I believe the entire testimony would involve the law.  It's the duty of the Court to instruct on the law, not to get laymen's opinion as to what the law is and why the law could be misinterpreted.  It's not the function of a witness to come forth and testify as to what the law is and how it could be mistaken.  That's not the function of a witness.  So, therefore, it would serve no purpose because the law is the law and the law is only one way, so it will be absolutely cumulative, it would not be the proper grounds to testify—what would the words be—testimony for the witness to testify about, because he's testifying on the law.  Period.  So we'll proceed without him.

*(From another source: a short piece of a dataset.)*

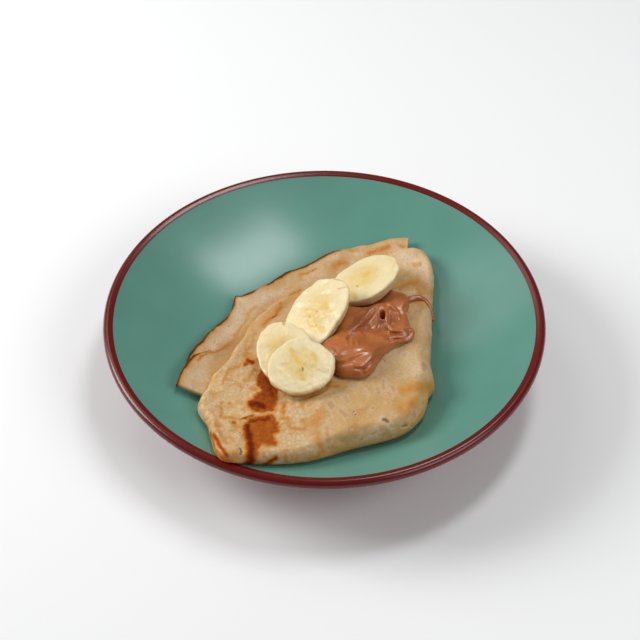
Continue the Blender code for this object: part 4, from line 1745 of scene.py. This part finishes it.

                        In welfare fraud cases involving more than $100, as in theft cases, the jury must make a finding of the value of the amount of public assistance fraudulently secured.  See comment 3 to Wis J I—Criminal 1850 (cross-referenced by Wis J I—Criminal 1854).  “While the value may not, strictly speaking, be an element of the crime, it determines the range of permissible penalties and should be established ‘beyond a reasonable doubt.’”  Id.

                        We conclude that even if exclusion of Haller's testimony was wrong, it was harmless.  In light of the substantial evidence presented regarding how public assistance benefits would have been calculated if Isabell had complied with the ten-day reporting period of § 49.12(9), Stats., admission of Haller's testimony would not have changed the outcome of the proceedings.  See State v. Dyess, 124 Wis.2d 525, 543-545, 370 N.W.2d 222, 231-232 (1985).  Therefore, we affirm the judgment.[2]

                        By the Court.—Judgment affirmed.

                        This opinion will not be published.  See Rule 809.23(1)(b)5, Stats.



     [1]  We note that the judgment of conviction lists Isabell as having violated § 943.20(3)(c), Stats., applicable when a defendant's welfare fraud exceeds $2,500, and the penalty provision cross-referenced by § 49.12(1), Stats.  Because the amount of Isabell's fraud was $1,234.00, § 943.20(3)(c) is inapplicable.  Therefore, we order that the judgment be amended.

     [2]  Isabell also raises the defense of mistake under § 939.43(1), Stats., for the first time in her reply brief.  Thus, we will not address this argument.  In re the Estate of Bilsie, 100 Wis.2d 342, 346 n.2, 302 N.W.2d 508, 512 n.2 (Ct. App. 1981).